▶ **Problem**: Return only the lines running from the line with "box = cap_screw.part.bounding_box()" down to the line with "obj.parent = None", both included, exactly as they appear.

--- Material supplied ---

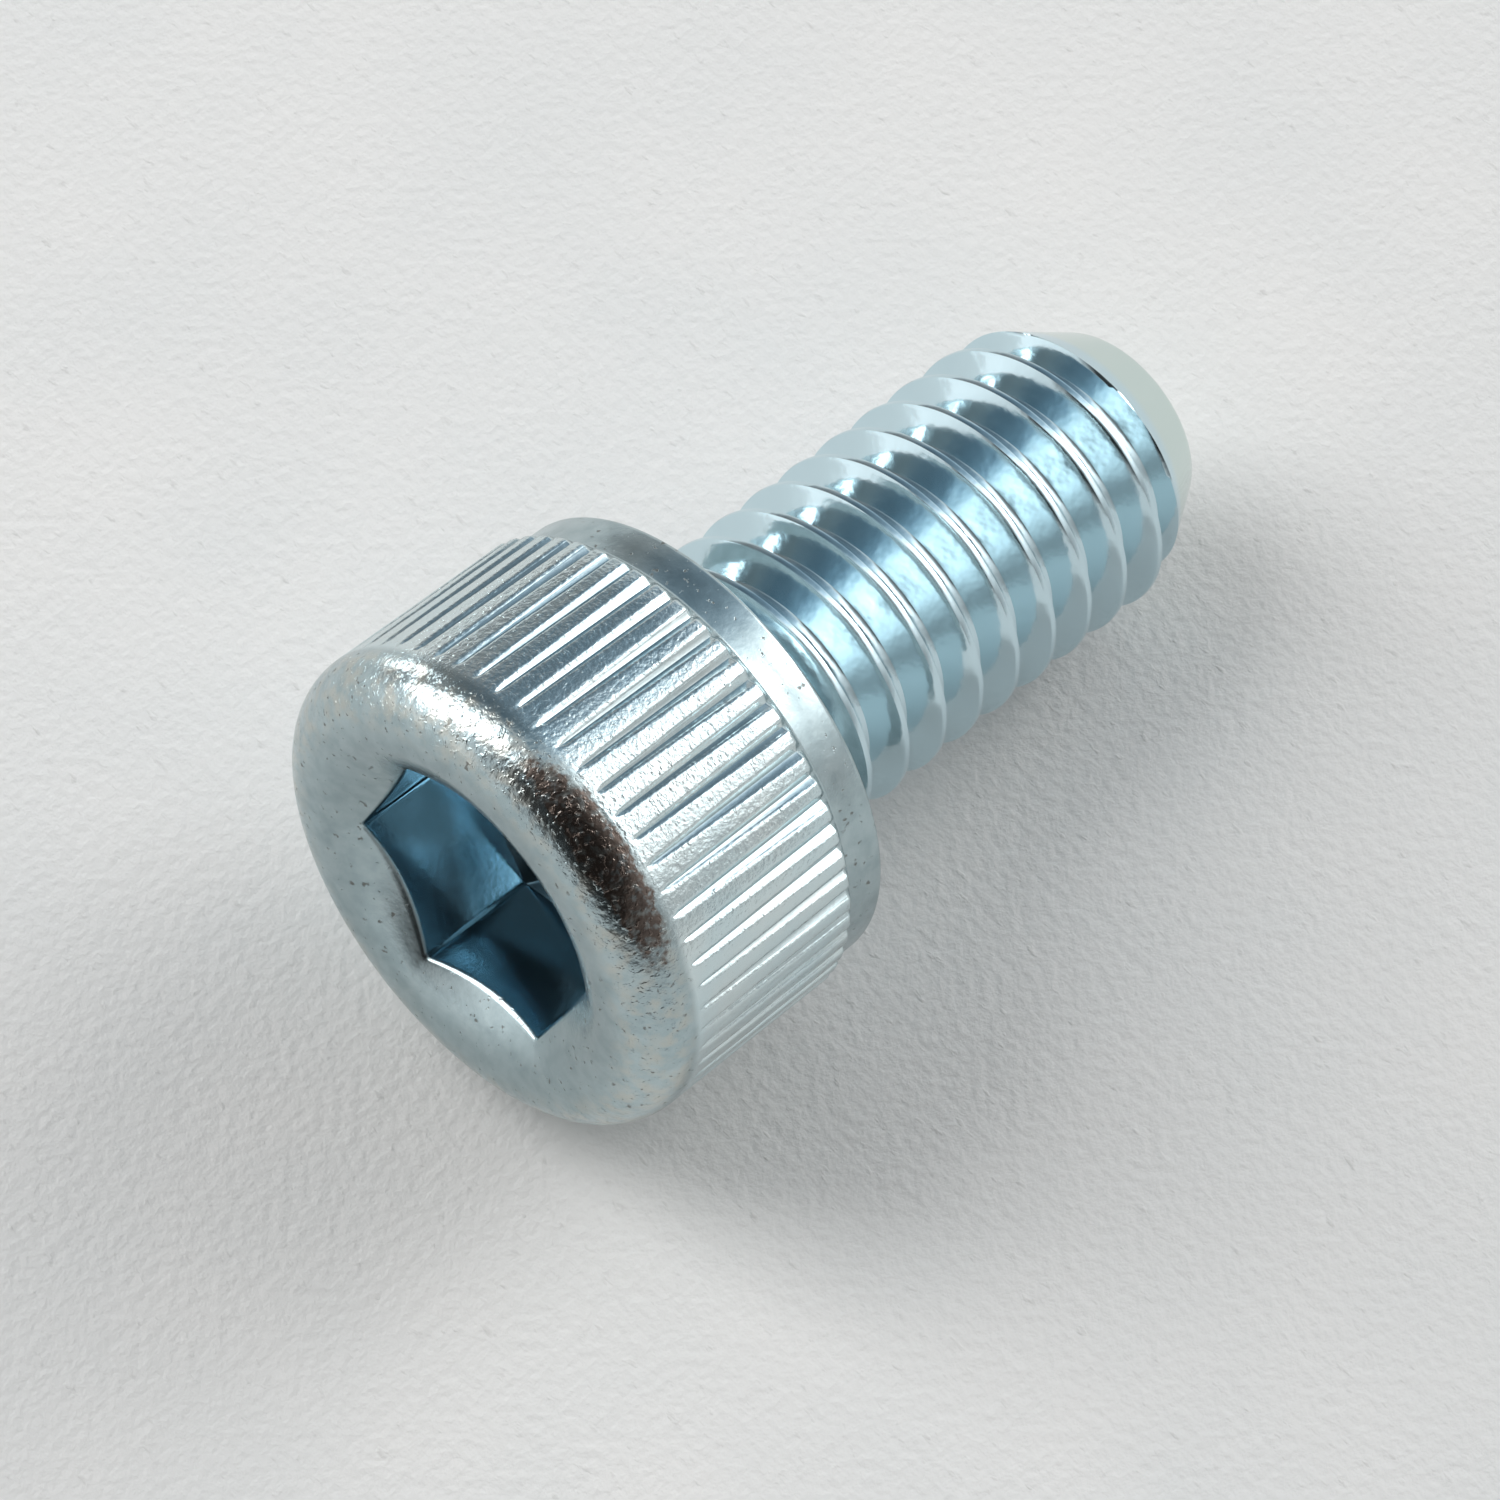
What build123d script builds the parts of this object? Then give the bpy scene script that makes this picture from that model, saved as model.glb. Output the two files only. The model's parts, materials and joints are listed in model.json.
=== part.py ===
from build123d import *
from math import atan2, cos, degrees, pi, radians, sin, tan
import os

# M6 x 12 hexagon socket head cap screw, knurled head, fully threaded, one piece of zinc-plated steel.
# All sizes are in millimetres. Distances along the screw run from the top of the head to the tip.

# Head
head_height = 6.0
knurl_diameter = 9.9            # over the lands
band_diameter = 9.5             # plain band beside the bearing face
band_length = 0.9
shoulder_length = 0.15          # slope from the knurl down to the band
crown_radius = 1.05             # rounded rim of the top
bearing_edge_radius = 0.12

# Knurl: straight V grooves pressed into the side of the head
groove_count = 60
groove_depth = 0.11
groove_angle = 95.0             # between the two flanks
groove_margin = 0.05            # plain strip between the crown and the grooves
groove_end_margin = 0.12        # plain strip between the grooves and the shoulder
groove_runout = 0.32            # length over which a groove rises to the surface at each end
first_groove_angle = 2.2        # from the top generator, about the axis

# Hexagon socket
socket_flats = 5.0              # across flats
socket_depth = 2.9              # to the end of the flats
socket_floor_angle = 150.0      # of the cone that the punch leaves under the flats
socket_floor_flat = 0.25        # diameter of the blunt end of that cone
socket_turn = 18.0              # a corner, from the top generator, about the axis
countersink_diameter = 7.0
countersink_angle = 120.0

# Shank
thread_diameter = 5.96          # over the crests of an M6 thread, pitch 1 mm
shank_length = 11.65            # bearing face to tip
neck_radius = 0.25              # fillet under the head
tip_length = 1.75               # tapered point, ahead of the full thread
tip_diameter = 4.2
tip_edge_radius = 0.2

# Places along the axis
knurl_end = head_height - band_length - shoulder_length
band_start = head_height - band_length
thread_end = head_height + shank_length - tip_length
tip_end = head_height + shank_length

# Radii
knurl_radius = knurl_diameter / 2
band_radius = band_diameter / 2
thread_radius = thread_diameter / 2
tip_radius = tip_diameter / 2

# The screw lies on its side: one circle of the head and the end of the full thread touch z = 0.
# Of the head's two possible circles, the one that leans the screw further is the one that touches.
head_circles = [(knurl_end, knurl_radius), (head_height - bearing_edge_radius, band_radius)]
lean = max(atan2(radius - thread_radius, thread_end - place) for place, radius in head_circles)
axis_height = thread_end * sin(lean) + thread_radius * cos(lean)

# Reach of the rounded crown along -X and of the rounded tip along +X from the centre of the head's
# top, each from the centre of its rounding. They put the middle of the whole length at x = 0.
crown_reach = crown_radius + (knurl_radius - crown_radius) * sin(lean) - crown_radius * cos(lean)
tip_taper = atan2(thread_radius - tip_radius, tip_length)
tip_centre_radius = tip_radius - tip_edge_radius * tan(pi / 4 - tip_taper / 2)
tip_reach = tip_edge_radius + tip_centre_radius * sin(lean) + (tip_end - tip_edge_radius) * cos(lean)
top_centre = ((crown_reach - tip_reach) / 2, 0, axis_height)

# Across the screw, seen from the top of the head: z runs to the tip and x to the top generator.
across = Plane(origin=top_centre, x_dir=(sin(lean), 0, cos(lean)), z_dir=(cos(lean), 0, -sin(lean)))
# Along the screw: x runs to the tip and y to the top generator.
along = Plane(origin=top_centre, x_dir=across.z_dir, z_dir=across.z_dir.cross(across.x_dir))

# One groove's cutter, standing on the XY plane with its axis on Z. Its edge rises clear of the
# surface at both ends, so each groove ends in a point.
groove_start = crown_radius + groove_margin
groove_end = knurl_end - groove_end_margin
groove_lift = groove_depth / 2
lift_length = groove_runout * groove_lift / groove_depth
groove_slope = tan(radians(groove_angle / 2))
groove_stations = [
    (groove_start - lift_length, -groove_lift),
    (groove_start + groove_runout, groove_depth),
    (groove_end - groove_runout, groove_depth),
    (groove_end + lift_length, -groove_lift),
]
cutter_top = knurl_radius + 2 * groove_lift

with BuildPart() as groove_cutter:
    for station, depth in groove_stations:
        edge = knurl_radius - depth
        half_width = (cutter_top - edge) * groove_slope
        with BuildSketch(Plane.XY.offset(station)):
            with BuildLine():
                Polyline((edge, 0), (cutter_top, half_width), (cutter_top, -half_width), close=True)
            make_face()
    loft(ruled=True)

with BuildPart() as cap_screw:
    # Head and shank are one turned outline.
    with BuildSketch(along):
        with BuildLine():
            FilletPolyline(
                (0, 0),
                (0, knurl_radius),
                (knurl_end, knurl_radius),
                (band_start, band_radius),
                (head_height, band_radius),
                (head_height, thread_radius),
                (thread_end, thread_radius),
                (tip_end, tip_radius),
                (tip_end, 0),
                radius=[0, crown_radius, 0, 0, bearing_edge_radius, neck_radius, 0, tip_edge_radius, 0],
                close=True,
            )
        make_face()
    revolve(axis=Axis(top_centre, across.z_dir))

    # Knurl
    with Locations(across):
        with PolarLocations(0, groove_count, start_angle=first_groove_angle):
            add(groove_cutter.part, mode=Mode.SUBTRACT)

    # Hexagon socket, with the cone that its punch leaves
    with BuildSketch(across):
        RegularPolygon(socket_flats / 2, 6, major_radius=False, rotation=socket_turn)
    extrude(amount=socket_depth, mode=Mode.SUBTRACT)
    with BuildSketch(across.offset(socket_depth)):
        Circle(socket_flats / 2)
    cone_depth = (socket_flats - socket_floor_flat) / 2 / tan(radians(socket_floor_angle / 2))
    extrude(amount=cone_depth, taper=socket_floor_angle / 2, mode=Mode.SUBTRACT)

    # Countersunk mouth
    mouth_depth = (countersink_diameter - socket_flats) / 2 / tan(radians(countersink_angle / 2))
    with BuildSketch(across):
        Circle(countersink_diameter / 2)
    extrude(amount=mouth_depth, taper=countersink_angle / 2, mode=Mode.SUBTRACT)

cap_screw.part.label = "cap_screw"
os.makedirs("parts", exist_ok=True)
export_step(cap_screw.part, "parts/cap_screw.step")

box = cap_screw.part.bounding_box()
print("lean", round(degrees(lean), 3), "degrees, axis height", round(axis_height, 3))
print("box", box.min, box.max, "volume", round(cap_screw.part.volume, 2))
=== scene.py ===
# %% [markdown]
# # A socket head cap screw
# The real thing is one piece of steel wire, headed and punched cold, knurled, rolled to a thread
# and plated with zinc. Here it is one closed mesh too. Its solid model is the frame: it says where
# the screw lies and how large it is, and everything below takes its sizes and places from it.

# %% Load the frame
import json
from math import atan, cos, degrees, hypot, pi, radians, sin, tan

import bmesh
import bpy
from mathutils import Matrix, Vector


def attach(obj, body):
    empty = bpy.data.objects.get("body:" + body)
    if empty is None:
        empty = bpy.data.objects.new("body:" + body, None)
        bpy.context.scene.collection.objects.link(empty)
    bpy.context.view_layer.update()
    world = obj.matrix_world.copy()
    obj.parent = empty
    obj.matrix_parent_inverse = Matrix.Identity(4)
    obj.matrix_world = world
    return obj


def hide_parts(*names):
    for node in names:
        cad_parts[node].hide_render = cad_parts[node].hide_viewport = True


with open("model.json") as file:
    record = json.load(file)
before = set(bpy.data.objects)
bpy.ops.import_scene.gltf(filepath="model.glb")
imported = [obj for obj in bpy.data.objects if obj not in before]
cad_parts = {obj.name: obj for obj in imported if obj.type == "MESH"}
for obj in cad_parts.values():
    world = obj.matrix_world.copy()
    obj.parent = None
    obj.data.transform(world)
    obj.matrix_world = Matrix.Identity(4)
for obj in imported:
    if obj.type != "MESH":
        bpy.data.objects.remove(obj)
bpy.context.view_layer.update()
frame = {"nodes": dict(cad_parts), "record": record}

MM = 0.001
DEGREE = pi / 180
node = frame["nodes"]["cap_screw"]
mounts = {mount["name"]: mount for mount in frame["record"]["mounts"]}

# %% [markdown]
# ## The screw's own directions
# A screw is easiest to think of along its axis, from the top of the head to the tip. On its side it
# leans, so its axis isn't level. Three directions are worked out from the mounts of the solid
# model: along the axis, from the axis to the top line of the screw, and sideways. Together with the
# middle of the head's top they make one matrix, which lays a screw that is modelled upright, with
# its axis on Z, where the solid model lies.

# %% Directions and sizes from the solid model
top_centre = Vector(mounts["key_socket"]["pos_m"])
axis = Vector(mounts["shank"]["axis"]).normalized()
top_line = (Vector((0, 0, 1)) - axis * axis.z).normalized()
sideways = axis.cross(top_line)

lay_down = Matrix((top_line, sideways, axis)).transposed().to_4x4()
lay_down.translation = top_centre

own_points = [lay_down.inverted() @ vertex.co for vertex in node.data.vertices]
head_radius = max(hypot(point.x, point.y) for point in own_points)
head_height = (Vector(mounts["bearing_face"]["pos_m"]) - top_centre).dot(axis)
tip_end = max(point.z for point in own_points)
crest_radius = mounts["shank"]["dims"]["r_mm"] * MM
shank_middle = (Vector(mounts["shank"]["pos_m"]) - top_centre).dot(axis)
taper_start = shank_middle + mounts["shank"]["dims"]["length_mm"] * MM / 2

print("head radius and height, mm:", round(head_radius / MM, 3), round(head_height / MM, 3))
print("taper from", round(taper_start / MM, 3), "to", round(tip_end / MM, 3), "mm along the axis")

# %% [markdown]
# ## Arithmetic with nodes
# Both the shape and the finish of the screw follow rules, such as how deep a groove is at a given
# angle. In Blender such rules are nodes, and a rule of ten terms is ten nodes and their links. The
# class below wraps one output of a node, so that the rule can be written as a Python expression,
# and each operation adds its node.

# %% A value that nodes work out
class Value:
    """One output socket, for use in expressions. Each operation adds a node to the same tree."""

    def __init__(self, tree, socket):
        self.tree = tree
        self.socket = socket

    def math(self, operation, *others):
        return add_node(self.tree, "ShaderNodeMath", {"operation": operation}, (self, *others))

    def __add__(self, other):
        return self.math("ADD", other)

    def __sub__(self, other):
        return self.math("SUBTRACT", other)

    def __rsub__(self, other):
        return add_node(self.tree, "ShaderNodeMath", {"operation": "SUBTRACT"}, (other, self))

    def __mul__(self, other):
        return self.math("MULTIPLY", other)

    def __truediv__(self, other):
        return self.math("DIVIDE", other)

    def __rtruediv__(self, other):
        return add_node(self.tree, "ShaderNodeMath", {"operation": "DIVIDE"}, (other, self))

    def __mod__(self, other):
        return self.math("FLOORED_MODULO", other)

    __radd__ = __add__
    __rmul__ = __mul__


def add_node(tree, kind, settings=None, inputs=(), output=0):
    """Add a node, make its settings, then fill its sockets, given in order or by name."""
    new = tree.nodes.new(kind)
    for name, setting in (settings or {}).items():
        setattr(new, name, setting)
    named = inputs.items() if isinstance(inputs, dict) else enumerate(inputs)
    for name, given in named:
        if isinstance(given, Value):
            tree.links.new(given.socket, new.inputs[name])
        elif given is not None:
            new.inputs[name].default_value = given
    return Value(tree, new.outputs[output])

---
--- Material supplied ---

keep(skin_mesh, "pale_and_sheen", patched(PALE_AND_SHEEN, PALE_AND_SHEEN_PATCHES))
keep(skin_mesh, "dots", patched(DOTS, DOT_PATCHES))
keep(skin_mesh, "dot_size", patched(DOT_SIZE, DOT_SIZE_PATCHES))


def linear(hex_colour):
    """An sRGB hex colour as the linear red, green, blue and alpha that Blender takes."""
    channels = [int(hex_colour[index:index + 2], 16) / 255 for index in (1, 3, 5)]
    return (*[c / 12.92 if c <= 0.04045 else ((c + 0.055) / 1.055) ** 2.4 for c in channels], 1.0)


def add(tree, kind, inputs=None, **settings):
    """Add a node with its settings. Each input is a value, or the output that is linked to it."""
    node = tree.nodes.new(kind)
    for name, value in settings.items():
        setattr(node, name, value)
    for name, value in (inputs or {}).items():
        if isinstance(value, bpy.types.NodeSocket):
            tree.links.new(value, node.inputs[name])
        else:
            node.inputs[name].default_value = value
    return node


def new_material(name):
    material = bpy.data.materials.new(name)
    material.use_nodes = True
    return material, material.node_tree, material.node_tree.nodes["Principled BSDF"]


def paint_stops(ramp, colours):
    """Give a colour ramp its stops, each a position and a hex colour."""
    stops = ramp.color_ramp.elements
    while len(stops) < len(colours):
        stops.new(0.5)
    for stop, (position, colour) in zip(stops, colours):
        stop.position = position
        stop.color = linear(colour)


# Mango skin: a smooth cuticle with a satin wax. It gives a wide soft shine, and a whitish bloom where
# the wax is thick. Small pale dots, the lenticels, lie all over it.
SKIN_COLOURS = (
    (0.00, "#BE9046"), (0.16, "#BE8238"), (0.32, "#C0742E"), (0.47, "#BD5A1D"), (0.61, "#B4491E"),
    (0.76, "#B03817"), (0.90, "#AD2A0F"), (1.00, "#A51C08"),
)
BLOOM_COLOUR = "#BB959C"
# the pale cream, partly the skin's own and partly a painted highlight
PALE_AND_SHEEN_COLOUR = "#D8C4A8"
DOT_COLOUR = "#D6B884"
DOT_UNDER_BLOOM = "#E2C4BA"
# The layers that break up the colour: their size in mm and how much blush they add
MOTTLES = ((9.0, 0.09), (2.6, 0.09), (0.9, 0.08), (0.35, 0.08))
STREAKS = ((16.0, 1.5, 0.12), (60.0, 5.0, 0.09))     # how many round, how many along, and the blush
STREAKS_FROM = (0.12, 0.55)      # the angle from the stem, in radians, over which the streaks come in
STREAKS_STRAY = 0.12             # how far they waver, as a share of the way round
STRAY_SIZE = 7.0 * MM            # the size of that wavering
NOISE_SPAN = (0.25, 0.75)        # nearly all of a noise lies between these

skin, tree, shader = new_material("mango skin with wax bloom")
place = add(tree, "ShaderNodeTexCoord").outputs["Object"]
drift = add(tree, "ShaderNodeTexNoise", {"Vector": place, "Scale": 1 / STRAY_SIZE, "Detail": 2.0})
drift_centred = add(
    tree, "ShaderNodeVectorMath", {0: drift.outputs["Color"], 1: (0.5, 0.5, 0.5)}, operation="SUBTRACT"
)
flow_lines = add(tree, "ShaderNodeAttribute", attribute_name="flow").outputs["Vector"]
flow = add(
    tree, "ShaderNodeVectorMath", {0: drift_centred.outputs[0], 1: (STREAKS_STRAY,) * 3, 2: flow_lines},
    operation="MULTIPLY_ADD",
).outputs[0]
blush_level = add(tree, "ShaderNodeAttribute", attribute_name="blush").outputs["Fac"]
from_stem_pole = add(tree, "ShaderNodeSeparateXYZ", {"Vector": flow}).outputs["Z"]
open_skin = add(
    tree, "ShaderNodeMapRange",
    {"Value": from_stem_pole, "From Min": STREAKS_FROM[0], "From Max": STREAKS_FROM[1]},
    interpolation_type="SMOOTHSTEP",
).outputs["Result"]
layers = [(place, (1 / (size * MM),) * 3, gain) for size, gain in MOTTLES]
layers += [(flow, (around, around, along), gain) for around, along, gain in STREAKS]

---
--- Material supplied ---

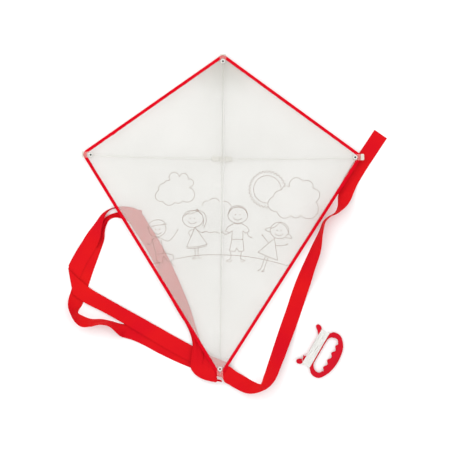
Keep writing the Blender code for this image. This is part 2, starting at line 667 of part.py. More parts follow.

---

▶ **Response**:
box = cap_screw.part.bounding_box()
print("lean", round(degrees(lean), 3), "degrees, axis height", round(axis_height, 3))
print("box", box.min, box.max, "volume", round(cap_screw.part.volume, 2))
=== scene.py ===
# %% [markdown]
# # A socket head cap screw
# The real thing is one piece of steel wire, headed and punched cold, knurled, rolled to a thread
# and plated with zinc. Here it is one closed mesh too. Its solid model is the frame: it says where
# the screw lies and how large it is, and everything below takes its sizes and places from it.

# %% Load the frame
import json
from math import atan, cos, degrees, hypot, pi, radians, sin, tan

import bmesh
import bpy
from mathutils import Matrix, Vector


def attach(obj, body):
    empty = bpy.data.objects.get("body:" + body)
    if empty is None:
        empty = bpy.data.objects.new("body:" + body, None)
        bpy.context.scene.collection.objects.link(empty)
    bpy.context.view_layer.update()
    world = obj.matrix_world.copy()
    obj.parent = empty
    obj.matrix_parent_inverse = Matrix.Identity(4)
    obj.matrix_world = world
    return obj


def hide_parts(*names):
    for node in names:
        cad_parts[node].hide_render = cad_parts[node].hide_viewport = True


with open("model.json") as file:
    record = json.load(file)
before = set(bpy.data.objects)
bpy.ops.import_scene.gltf(filepath="model.glb")
imported = [obj for obj in bpy.data.objects if obj not in before]
cad_parts = {obj.name: obj for obj in imported if obj.type == "MESH"}
for obj in cad_parts.values():
    world = obj.matrix_world.copy()
    obj.parent = None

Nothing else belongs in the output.